ZONE CRITIQUE : Est-ce que vous pouvez nous expliquer ce qui vous a intéressé chez elle et ses mémoires ? Vous la redécouvrez, après vous en être désintéressée à l’adolescence ?

Louise Chennevière : Nous avons tous en tête ce moment où elle se rase la tête devant les caméras, où elle devient « folle » selon ce que racontent les médias. Aujourd’hui, en devenant une femme moi-même, je peux mettre des mots dessus comme « dépression postpartum ». Toutes ces choses de femme, elle les a vécus sur les yeux des objectifs des quarante paparazzis qui étaient en permanence chez elle.
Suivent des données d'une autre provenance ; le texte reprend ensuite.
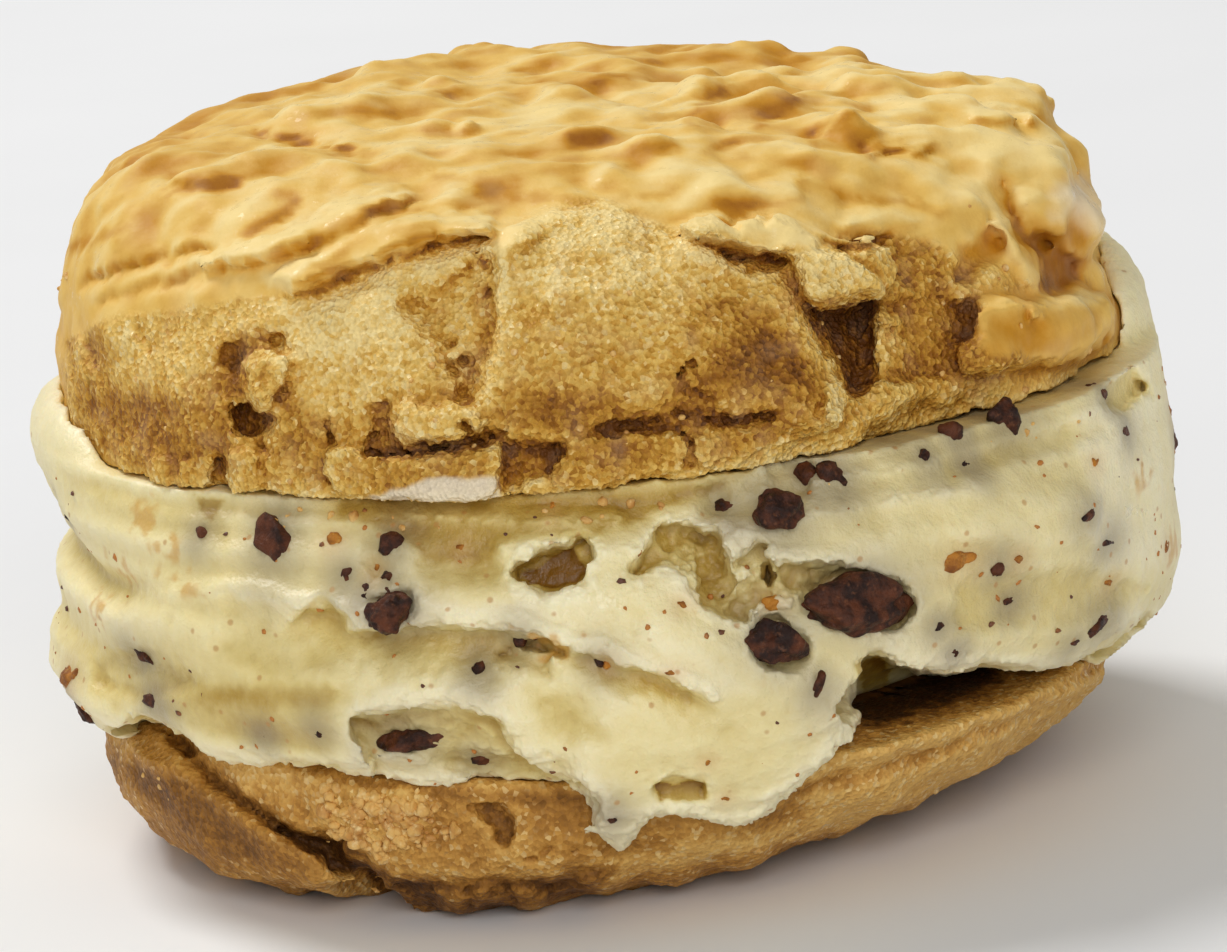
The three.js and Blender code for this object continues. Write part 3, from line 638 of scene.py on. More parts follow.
# The broken front, on the front drawing: raised slabs and lumps, then pits, cracks and holes.
FRONT_STROKES = [
    area(-0.7, 1.2, [  # broken central block
        (500, 250), (512, 240), (529, 222), (548, 213), (570, 208), (600, 207), (623, 210), (652, 226),
        (693, 242), (731, 264), (781, 276), (800, 296), (806, 330), (815, 355), (824, 385), (830, 405),
        (836, 425), (800, 432), (760, 428), (720, 425), (690, 424), (660, 420), (630, 428), (600, 428),
        (575, 436), (530, 441), (500, 437), (479, 426), (473, 408), (481, 388), (490, 362), (494, 330),
        (497, 290)]),
    area(1.1, 1.6, [  # hollow left of the block
        (402, 306), (440, 288), (470, 266), (494, 256), (495, 290), (492, 330), (487, 360), (478, 386),
        (467, 404), (452, 402), (460, 380), (444, 366), (436, 346), (420, 326)]),
    area(0.7, 1.0, [(476, 300), (494, 280), (493, 330), (487, 362), (470, 400), (466, 370), (478, 330)]),
    score(1.2, 0.08, 0.4, [(478, 252), (486, 262), (492, 280), (494, 306), (492, 330)]),
    # pinholes in the hollow
    spot(1.5, 0.25, 449, 343, 4), spot(1.5, 0.25, 455, 372, 5), spot(1.6, 0.3, 466, 360, 6),
    spot(1.2, 0.3, 463, 391, 5),
    area(-1.3, 0.7, [  # lump under the hollow
        (391, 410), (405, 403), (430, 409), (445, 401), (460, 404), (476, 411), (488, 421), (480, 433),
        (462, 440), (440, 445), (410, 444), (395, 433)]),
    # crack over the left slab, with hollows and pinholes
    score(1.5, 0.14, 0.5, [(364, 453), (400, 451), (440, 450), (470, 443), (504, 435)]),
    area(0.5, 1.2, [(362, 448), (440, 444), (504, 424), (504, 444), (440, 454), (364, 458)]),
    area(1.1, 0.8, [(368, 408), (390, 402), (394, 430), (400, 446), (366, 447), (374, 430)]),
    spot(1.6, 0.25, 375, 437, 4), spot(1.2, 0.25, 462, 424, 5), spot(1.2, 0.25, 471, 429, 4),
    area(-1.4, 0.3, [  # left slab
        (326, 449), (345, 446), (362, 457), (400, 456), (440, 453), (470, 446), (500, 444), (503, 470),
        (500, 490), (480, 503), (440, 502), (380, 500), (345, 499), (333, 488), (322, 470)]),
    area(1.3, 0.6, [  # recess between the slabs
        (503, 443), (530, 446), (552, 446), (563, 436), (564, 455), (553, 468), (545, 475), (520, 486),
        (503, 490)]),
    area(-0.9, 0.35, [  # middle slab
        (566, 437), (600, 441), (625, 436), (650, 433), (675, 429), (686, 450), (684, 465), (676, 474),
        (640, 477), (600, 488), (570, 489), (553, 483), (550, 467), (563, 461), (566, 450)]),
    # cracks round the middle slab, and the shelf over it
    score(1.3, 0.12, 0.35, [(677, 424), (688, 438), (684, 452), (690, 472)]),
    score(1.1, 0.16, 0.5, [(600, 431), (640, 425), (660, 414), (676, 407), (690, 415), (740, 420),
        (774, 416)]),
    area(0.5, 1.2, [(598, 420), (640, 412), (672, 398), (740, 410), (776, 408), (776, 420), (700, 424),
        (650, 432), (612, 436)]),
    area(-0.5, 0.35, [  # right slab
        (693, 440), (720, 431), (760, 426), (800, 421), (830, 412), (846, 405), (845, 420), (830, 431),
        (800, 441), (770, 451), (740, 456), (720, 461), (700, 469), (692, 455)]),
    area(-0.9, 0.4, [(822, 386), (834, 379), (846, 398), (844, 420), (831, 431), (824, 410)]),
    # small cracks in the block
    score(0.9, 0.16, 0.3, [(676, 374), (684, 367), (692, 364)]),
    score(0.25, 0.3, 0.8, [(622, 298), (626, 312), (619, 326)]),
    score(0.6, 0.25, 0.5, [(690, 392), (712, 400), (726, 420)]),
    # the side at the left: pits, a lump and a deep hole
    area(1.0, 0.8, [(226, 346), (244, 340), (242, 366), (234, 372), (224, 360)]),
    area(1.3, 0.7, [(256, 333), (286, 333), (285, 356), (272, 347)]),
    area(-1.8, 0.9, [(243, 366), (255, 353), (274, 351), (290, 358), (289, 380), (279, 396), (268, 411),
        (255, 409), (246, 390)]),
    area(2.6, 0.45, [(233, 406), (250, 400), (255, 412), (272, 413), (268, 428), (256, 437), (240, 431)]),
    area(1.0, 0.35, [(250, 440), (265, 438), (262, 452), (252, 452)]),
    # small slabs at the foot, with the gap and cracks between them
    area(-0.5, 0.35, [(150, 457), (170, 460), (176, 480), (170, 498), (154, 494), (150, 475)]),
    area(-0.5, 0.35, [(180, 462), (200, 455), (212, 452), (215, 470), (205, 495), (180, 498)]),
    area(-0.8, 0.35, [(227, 450), (250, 448), (258, 470), (255, 498), (240, 502), (229, 490)]),
    area(1.3, 0.3, [(214, 458), (225, 455), (228, 485), (224, 494), (213, 492)]),
    area(-0.35, 0.35, [(262, 456), (300, 440), (322, 450), (320, 480), (290, 484), (262, 494)]),
    score(1.4, 0.14, 0.3, [(325, 418), (327, 432), (333, 447)]),
    score(0.9, 0.12, 0.25, [(262, 400), (282, 398), (290, 382)]),
    # faint creases at the far left
    score(0.35, 0.3, 1.3, [(95, 338), (99, 372)]), score(-0.4, 0.4, 1.0, [(80, 342), (84, 374)]),
    score(0.4, 0.2, 1.0, [(96, 398), (104, 446)]), score(0.4, 0.3, 0.6, [(140, 330), (150, 352)]),
    area(-1.6, 0.45, [  # finger with torn teeth, pointing right
        (676, 228), (692, 222), (717, 217), (727, 223), (737, 231), (742, 221), (757, 215), (765, 225),
        (772, 214), (790, 221), (806, 232), (830, 246), (856, 262), (880, 278), (884, 290), (873, 299),
        (850, 304), (822, 309), (806, 299), (797, 284), (790, 266), (775, 250), (745, 246), (715, 242),
        (692, 236)]),
    area(-0.9, 0.5, [(800, 254), (830, 250), (856, 264), (880, 278), (884, 290), (873, 299), (850, 304),
        (822, 309), (806, 299)]),
    area(1.2, 0.6, [  # crevice under the teeth
        (692, 238), (715, 244), (745, 250), (775, 252), (793, 256), (788, 266), (760, 270), (735, 265),
        (714, 253), (698, 244)]),
    area(4.8, 1.5, [  # dark gap
        (808, 304), (822, 309), (850, 304), (873, 300), (870, 318), (872, 345), (873, 372), (866, 388),
        (852, 394), (847, 380), (839, 362), (827, 345), (820, 325), (811, 318)]),
    area(0.8, 0.6, [  # piece behind
        (870, 306), (905, 298), (945, 286), (956, 300), (975, 305), (970, 335), (955, 345), (960, 372),
        (925, 380), (922, 392), (895, 398), (870, 395), (873, 372), (870, 345)]),
    area(-0.9, 0.35, [(868, 313), (880, 311), (893, 314), (903, 322), (890, 328), (873, 325)]),
    area(-1.0, 0.4, [(868, 387), (885, 380), (922, 377), (924, 391), (905, 399), (880, 401), (868, 397)]),
    area(-1.9, 0.9, [  # lobe at the right
        (976, 304), (1000, 300), (1035, 301), (1055, 295), (1078, 291), (1100, 294), (1113, 306),
        (1110, 330), (1098, 345), (1078, 357), (1060, 364), (1020, 368), (985, 372), (962, 372),
        (955, 350), (976, 335)]),
    area(-0.4, 0.25, [(1030, 309), (1042, 311), (1044, 323), (1033, 320)]),
    area(1.0, 1.0, [  # hollows above the lobe
        (952, 282), (950, 270), (958, 247), (975, 242), (990, 233), (1003, 236), (1004, 250), (990, 262),
        (975, 272), (965, 283)]),
    area(1.0, 0.8, [(1022, 236), (1040, 235), (1056, 244), (1045, 252), (1028, 248)]),
    area(0.8, 1.4, [(1046, 254), (1064, 252), (1082, 264), (1078, 280), (1060, 289), (1040, 291),
        (1052, 275)]),
    score(-0.7, 0.6, 0.9, [(1003, 222), (1012, 240), (1023, 258), (1031, 276), (1040, 292)]),
    area(-0.9, 2.2, [  # smooth knob
        (1018, 200), (1040, 192), (1075, 192), (1100, 202), (1112, 217), (1105, 240), (1088, 262),
        (1080, 272), (1066, 252), (1050, 238), (1030, 228)]),
    # ridge behind the finger, with its crease and the hollow beside it
    area(-0.5, 1.0, [(850, 212), (880, 208), (912, 212), (924, 220), (905, 228), (888, 236), (865, 232),
        (845, 230)]),
    score(0.8, 0.35, 0.5, [(818, 244), (848, 246), (872, 244), (892, 236)]),
    area(0.5, 0.6, [(895, 245), (930, 238), (948, 262), (940, 285), (905, 292), (890, 275)]),
]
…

Ils étaient là quand elle sortait de chez elle avec son bébé dans les bras. Evidemment qu’elle est devenue « folle » dans ces conditions. J’ai d’abord ressenti pour elle du mépris, à l’adolescence, c’est devenu honteux d’aimer Britney Spears. Je ne disais pas que je l’avais écoutée, je me moquais d’elle avec tout le monde, et le monde entier se moquait d’elle. C’est cette cruauté-là dont j’ai pris conscience en lisant ses mémoires. Je me suis demandée comment j’avais pu à ce point-là l’abandonner, c’est la raison pour laquelle le livre s’appelle pour Britney. Il y avait vraiment un geste d’adresse à elle, pour lui dire « je m’excuse ». 

ZONE CRITIQUE : Pourquoi avoir eu envie d’écrire particulièrement sur la façon dont Britney Spears a été confisquée et surveillée, notamment dans les pages où tu décris son rythme de vie, alors qu’elle enchaîne les concerts sous tutelle de son père ?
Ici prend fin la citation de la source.